**Goal of the exercise**
Reproduce exactly the lines from the one containing "pieces = build_all()" down to the one containing "obj.matrix_world = world", including both of those lines, and nothing else.

=-=-=-=-=

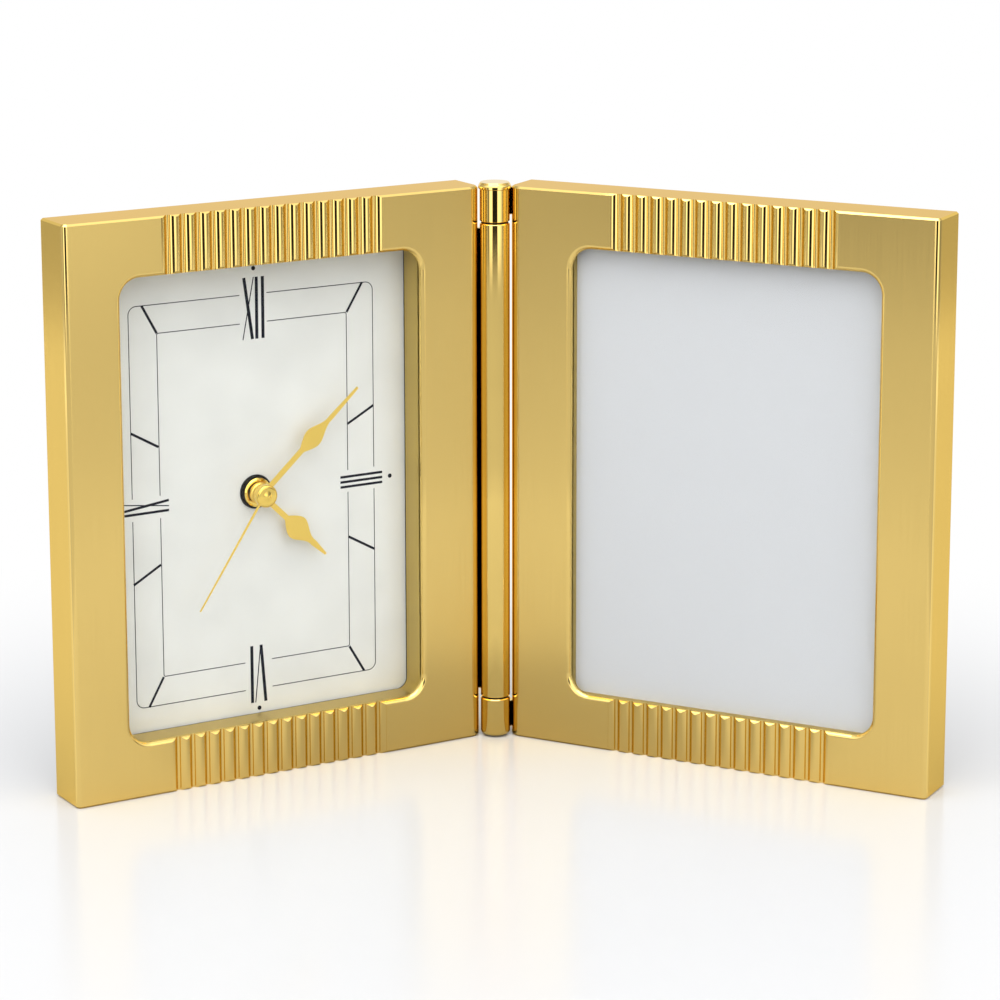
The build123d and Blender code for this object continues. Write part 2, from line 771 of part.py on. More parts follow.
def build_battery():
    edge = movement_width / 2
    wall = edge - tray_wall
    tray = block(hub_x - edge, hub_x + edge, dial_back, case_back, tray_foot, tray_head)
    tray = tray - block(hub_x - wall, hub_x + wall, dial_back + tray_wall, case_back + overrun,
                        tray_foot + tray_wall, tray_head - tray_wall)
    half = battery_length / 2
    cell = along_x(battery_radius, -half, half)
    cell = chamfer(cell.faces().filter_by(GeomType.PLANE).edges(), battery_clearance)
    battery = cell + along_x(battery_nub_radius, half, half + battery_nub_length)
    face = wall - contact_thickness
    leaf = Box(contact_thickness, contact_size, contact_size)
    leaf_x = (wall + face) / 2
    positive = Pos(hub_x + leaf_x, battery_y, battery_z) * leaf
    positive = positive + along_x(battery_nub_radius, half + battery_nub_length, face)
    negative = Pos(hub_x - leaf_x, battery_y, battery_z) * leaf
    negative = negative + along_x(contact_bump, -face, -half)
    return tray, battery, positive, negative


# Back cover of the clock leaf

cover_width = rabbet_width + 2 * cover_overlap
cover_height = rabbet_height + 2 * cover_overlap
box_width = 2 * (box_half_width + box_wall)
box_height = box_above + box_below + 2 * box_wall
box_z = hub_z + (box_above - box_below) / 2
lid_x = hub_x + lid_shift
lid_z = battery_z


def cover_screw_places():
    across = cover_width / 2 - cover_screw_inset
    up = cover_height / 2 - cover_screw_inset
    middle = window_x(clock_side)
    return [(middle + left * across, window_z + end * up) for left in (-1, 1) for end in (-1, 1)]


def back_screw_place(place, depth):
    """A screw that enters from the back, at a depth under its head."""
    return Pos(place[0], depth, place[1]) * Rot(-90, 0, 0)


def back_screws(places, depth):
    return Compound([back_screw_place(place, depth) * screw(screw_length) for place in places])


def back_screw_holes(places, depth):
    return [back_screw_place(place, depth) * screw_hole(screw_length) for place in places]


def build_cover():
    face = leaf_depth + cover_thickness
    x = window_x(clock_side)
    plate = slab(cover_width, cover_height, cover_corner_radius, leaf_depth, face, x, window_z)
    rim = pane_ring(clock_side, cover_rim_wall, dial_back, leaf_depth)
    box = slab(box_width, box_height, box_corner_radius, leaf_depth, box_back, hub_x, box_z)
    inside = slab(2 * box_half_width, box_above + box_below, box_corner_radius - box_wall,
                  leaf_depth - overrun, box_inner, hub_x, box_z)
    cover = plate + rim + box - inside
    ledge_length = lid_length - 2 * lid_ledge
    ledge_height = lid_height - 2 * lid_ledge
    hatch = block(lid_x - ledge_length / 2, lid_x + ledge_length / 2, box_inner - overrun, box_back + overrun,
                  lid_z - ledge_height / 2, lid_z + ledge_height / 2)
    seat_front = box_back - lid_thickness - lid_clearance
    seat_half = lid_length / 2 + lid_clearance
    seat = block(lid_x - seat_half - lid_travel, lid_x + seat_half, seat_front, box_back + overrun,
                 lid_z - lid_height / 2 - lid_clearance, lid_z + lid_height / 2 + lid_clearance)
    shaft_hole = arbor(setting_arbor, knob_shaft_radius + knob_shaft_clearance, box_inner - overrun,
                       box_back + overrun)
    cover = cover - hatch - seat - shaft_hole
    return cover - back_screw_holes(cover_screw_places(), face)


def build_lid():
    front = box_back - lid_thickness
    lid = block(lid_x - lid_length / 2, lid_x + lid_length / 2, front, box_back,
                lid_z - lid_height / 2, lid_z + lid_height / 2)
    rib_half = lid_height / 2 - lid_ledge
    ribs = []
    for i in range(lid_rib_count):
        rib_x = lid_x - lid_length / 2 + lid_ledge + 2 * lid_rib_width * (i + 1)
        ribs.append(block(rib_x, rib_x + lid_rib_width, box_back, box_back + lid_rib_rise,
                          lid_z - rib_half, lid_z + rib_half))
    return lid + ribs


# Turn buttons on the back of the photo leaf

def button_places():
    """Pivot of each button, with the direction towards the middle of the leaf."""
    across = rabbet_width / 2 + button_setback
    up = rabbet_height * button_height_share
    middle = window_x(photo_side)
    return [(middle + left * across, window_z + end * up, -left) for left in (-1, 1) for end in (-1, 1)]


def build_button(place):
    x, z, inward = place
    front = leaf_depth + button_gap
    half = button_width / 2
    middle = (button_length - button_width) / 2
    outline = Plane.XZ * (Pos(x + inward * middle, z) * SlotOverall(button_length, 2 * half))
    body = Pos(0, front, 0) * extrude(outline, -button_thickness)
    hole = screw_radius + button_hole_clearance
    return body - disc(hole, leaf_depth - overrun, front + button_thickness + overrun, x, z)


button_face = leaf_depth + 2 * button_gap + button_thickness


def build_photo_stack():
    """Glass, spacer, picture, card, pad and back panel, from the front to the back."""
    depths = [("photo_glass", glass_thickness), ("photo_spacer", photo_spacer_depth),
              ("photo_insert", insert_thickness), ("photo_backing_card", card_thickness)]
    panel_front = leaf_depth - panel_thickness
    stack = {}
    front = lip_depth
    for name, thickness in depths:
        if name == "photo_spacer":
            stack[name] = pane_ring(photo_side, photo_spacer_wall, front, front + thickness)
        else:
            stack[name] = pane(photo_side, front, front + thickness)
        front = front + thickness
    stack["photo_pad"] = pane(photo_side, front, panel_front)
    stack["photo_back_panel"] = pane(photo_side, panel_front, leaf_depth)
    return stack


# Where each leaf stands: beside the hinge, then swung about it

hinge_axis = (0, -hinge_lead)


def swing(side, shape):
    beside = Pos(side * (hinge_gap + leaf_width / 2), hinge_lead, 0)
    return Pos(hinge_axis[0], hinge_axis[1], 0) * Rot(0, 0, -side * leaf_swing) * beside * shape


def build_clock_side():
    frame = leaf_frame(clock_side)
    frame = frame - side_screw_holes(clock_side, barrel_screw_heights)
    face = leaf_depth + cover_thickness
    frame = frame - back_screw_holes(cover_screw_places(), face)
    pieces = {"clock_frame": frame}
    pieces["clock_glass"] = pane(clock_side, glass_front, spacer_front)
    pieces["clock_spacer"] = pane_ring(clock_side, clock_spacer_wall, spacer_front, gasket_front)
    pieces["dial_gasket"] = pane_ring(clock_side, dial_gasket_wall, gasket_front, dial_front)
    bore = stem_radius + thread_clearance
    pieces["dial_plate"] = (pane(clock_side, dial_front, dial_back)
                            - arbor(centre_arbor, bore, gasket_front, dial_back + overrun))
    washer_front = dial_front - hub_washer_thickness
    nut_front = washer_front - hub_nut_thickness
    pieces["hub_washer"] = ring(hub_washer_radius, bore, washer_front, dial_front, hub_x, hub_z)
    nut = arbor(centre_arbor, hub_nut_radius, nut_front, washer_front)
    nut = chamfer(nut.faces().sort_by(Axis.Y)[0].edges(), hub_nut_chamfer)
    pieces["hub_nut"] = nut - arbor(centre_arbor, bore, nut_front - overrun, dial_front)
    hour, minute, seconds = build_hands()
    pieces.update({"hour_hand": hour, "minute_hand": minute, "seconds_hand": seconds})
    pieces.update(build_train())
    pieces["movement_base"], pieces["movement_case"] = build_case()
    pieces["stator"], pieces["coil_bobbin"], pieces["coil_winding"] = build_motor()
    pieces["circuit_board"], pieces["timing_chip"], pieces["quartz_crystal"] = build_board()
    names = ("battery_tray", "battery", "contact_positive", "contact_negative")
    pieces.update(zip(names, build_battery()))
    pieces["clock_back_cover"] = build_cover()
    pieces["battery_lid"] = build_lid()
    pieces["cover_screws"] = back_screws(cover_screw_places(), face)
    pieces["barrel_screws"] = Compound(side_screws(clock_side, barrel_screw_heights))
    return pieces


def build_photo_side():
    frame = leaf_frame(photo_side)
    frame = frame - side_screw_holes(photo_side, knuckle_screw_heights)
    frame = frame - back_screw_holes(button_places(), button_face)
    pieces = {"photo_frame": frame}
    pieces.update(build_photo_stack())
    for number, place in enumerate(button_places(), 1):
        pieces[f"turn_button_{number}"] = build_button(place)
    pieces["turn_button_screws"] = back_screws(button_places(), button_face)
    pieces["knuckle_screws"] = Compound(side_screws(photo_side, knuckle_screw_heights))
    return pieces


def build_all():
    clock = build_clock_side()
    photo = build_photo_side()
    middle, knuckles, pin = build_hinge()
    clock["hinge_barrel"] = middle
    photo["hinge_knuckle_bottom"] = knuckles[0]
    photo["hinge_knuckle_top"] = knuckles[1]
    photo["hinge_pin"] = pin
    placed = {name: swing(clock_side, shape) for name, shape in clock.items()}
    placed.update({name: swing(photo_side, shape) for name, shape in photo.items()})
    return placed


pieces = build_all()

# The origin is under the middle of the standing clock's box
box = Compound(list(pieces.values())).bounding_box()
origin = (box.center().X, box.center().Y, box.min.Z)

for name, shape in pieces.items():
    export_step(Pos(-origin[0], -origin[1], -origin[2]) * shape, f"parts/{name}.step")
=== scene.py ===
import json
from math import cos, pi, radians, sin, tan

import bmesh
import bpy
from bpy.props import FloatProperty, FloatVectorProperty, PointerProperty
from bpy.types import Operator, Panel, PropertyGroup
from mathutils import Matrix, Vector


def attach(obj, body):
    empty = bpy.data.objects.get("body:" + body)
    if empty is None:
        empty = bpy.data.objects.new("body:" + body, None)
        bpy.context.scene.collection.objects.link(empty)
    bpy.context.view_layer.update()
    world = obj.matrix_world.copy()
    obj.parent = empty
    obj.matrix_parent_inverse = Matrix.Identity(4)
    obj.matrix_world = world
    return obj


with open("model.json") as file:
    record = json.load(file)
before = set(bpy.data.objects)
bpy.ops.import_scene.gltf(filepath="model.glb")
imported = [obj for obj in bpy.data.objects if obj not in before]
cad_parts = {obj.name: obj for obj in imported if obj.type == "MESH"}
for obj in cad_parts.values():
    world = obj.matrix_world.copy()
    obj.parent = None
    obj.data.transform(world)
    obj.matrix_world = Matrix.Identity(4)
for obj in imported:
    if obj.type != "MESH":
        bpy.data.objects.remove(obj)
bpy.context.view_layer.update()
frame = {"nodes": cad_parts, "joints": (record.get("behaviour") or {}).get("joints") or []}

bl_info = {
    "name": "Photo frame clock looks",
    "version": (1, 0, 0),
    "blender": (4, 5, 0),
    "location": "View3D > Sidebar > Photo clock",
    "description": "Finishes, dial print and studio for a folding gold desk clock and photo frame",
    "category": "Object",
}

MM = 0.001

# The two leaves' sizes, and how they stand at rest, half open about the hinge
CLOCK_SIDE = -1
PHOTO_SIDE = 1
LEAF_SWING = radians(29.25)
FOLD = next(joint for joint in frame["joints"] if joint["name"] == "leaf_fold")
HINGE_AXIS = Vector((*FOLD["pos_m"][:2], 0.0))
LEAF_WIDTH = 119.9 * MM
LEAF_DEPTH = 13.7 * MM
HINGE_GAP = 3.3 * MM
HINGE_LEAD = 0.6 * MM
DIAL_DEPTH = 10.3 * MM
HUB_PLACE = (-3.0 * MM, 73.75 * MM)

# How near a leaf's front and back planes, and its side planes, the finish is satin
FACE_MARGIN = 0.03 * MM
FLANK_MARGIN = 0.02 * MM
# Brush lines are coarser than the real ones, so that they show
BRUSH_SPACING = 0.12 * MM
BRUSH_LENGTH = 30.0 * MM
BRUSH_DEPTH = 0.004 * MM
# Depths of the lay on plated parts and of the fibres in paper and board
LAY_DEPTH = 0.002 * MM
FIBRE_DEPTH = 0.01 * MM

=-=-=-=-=

**Expected answer**
pieces = build_all()

# The origin is under the middle of the standing clock's box
box = Compound(list(pieces.values())).bounding_box()
origin = (box.center().X, box.center().Y, box.min.Z)

for name, shape in pieces.items():
    export_step(Pos(-origin[0], -origin[1], -origin[2]) * shape, f"parts/{name}.step")
=== scene.py ===
import json
from math import cos, pi, radians, sin, tan

import bmesh
import bpy
from bpy.props import FloatProperty, FloatVectorProperty, PointerProperty
from bpy.types import Operator, Panel, PropertyGroup
from mathutils import Matrix, Vector


def attach(obj, body):
    empty = bpy.data.objects.get("body:" + body)
    if empty is None:
        empty = bpy.data.objects.new("body:" + body, None)
        bpy.context.scene.collection.objects.link(empty)
    bpy.context.view_layer.update()
    world = obj.matrix_world.copy()
    obj.parent = empty
    obj.matrix_parent_inverse = Matrix.Identity(4)
    obj.matrix_world = world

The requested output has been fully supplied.